The Potomac two-step

On receiving an e-mail from a correspondent in Belgium this morning, I was reminded of a film I once saw of Harrison Ford with a fictitious American President. The President reminds Ford about the realities of Washington politics and the need for Machiavellianism, expressed as the Potomac two-step. Ford replies to the President: “Sorry Mr President, I don’t dance” and then goes “up the hill” to the Senate to expose the President’s unconstitutional acts.

I am brought to think about this expression when considering the present-day clash between the conservative Right and the various minorities seeking to flaunt their ways of life and expect to be deferred to because they shout the loudest. I believe that I have always made the effort to understand the alternative lifestyles of everyone and to respect their choices, just as I have my way of life and thought. I have, for example, expressed my reserves about the “neurodiversity” movement if the statistical one in fifty of men sought to rule the world by their experience of life. The result is invariably provoking the growing groundswell of bigotry and conservative simplism. The more we complain about discrimination, the more people will feel inclined to discriminate and be bloody-minded.

Just a few decades ago, black people in some parts of the United States were segregated, weren’t allow to drink in the same bars or even use the same bathroom facilities. Now, some of them are calling for genocide against white males. Don’t you find that a little excessive? Doesn’t that make us tempted to make racist comments in circumstances where we wouldn’t get in trouble with the law? I saw a black school pupil for the first time when I was about 7 – and I had no problem with that. We had to endure a lecture from the schoolteacher about black people being humans like us. The question didn’t even come into my mind – Stella, as she was called, was simply a human being with a different appearance. Why should I have a problem with that? I felt that the teacher was putting ideas into our minds. Of course I was not the other pupils in the class who might have had racist ideas. Is it Aspergers that makes me feel alienated?

A few days ago, I wrote a posting about a point of view representing reasons to be optimistic about our times, and found the same old message of feminism, “anti-homophobia” and environmentalism. I tried to see the good in these positions. The e-mail I received this morning caused me to remove that posting, along with comments mitigating this optimism. I felt on shaky ground, so decided to remove the posting. Also in the posting, I expressed my reserves about gay marriage. That for the person who wrote to me was an expression of homophobia. My intention was not one of hatefulness and condemnation, but a call for discretion and respect for those who cannot be expected to understand or accept their way of life.

My attitude was compared with the way “true church” apologists seek to disturb the certitudes of Anglicans and get them into the Roman Catholic or Eastern Orthodox Churches. According to this young man, apparently a priest of some Church that promotes Orthodox doctrine and the gay lifestyle, I was treating people “like shit” in the same way as I would be treated “like shit” by Roman Catholic or Orthodox apologists.

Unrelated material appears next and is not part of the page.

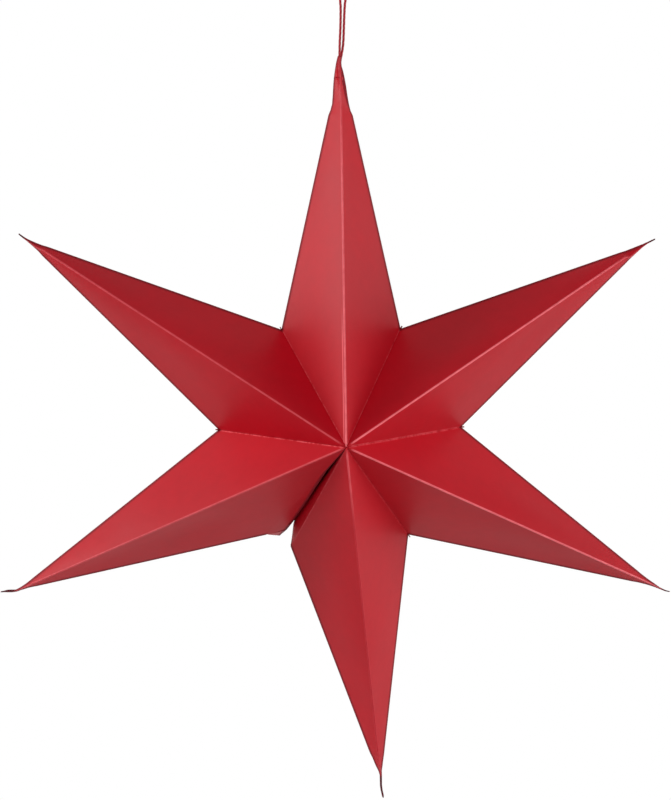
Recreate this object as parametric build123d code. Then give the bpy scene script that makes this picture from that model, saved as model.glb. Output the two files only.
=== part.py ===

It would be inappropriate to quote the e-mail or say who wrote it. The person isn’t in question, but the ideas are. I don’t mind that the person lives in a gay marriage and loves his friend. In itself, it is a good thing if that person has found happiness, where many in heterosexual marriages only find unhappiness and discord.

We find ourselves faced with the old tolerance paradox yet again. It seems to be a watershed moment, between Scylla and Charybdis, between the people who are truly motivated by hatred, bigotry and prejudice on one hand, and, on the other, those people who want to impose their minority choices on the majority. The world has never been entirely Christian, and we are increasingly forced into the private sphere, a life of silence and contemplation, because seeking a public profile would put us on the Right or the Left.

The thing that bothers me most is being in that position of promoting tolerance and peace in regard to minorities (I belong to several myself) and asking for prudence and discretion. Perhaps this is a cowardly attitude, the person who tried to stay neutral during Robespierre’s Terror and ended up by getting his head lopped off anyway. Many Germans and people in the occupied countries tried to carry on living in spite of the Nazi tyranny and were punished for collaboration or non-resistance. The only real resistance to Nazism in France under the Occupation came from the Communists. Do we have to be Communists to resist the evils of Fascism? This is the dilemma being presented to us every day. Protest against LGBT (and any number of additional letters), certain excesses of feminism, trans-genderism and so forth – and you are necessarily one of those American Klu Klux Klan rednecks from the South! My optimism for human nature has taken a blow.

My immediate instinct is to get off the internet and just get on with life: say Mass and Office, otherwise mess about with my boats and do the garden. Make efforts with the art of small-talk at various times when I have to be with groups of people. Make sure that the outside world has no idea that I am a priest or anything. There is of course the notion that we didn’t help so-and-so when the men in the jackboots carried him away to a concentration camp, the same thing with any group of humans, and finally no one said anything when they came for me. That gives me the obligation to become some kind of activist. But activism provokes blowback, the equal and opposite reaction. Catch 22, damned if you do, damned if you don’t.

A part of the purpose of this blog is to discover a way forward, and help others, and transcend this diabolical binary dilemma and paradigm of manipulation. I get one or two ideas from Nietzsche, though he was wrong in rejecting Christianity as just another manifestation of nihilism and human weakness. We have to go deeper.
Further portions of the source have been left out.